Larry checked our water features which is almost a daily task with all the debris coming down which needs to be cleared out of various ponds, streams, filters, etc. Larry also spread fertilizer, push mowed, helped with some work at the visitor's center and did some pruning. Big John watered our recently dug up tropicals, push mowed, dug up more tropicals and continued cleaning up various messes here and there. Both guys helped secure our terrace umbrellas to minimize potential wind damage in that exposed location. Janice helped facilitate our Grumpettes this morning and helped tidy up the North American Garden. She also worked with our Thursday afternoon volunteers and they did a great job picking squash from the display at the Horticulture Center. Looks like we had quite a bit of squash theft as well over 50% of the squash are gone.
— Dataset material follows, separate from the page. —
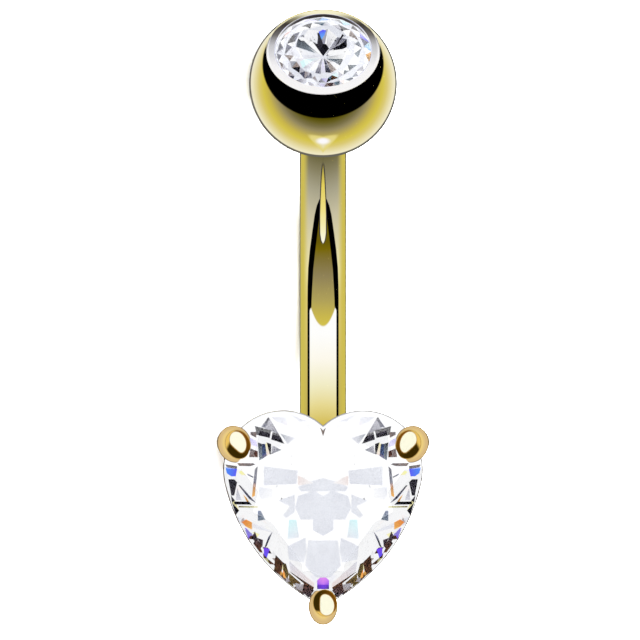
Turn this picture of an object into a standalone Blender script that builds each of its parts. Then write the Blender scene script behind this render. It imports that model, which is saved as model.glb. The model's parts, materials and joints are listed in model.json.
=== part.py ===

I have to envision the stolen squash feeding a family and not perched as decoration on someone's front porch. The nerve of some people! Janice is also putting more time in to helping prepare the fall symposium as she did for the spring event as well. I worked on some budgeting for the 2012 season (never to early to start!) and had a series of morning meetings. I'm also preparing for a couple talks in October and will become "cord boy" in the coming weeks as I start running extension cords for the Holiday Lights Show. To the right is the still colorful 'Orange Fantasia' Swiss chard (Beta vulgaris) which doesn't mind the cool weather and has been such a stalwart garden plant for us this summer. We featured over 24 varieties and they all looked good. While peak fall color is a couple weeks away, we're seeing a pretty good start already. Directly below is the Fireball burning bush (Euonymus alatus 'Select') in our parking lot islands. We shear this variety in to a "meatball" even though it is naturally rounded. At the bottom is the start of fall color on the Tiger Eyes sumac (Rhus typhina 'Bailtiger'). Note the variability in oranges, reds and maroons on adjacent leaflets! Interesting. Looking forward to my first two day weekend off in four weeks. Hope to catch up in my home garden.

1 comment:

Fée des bois said...

Beautiful pictures!

Amasing, I did not see the hummingbird in the blue sage at first. Congratulations to the photograph.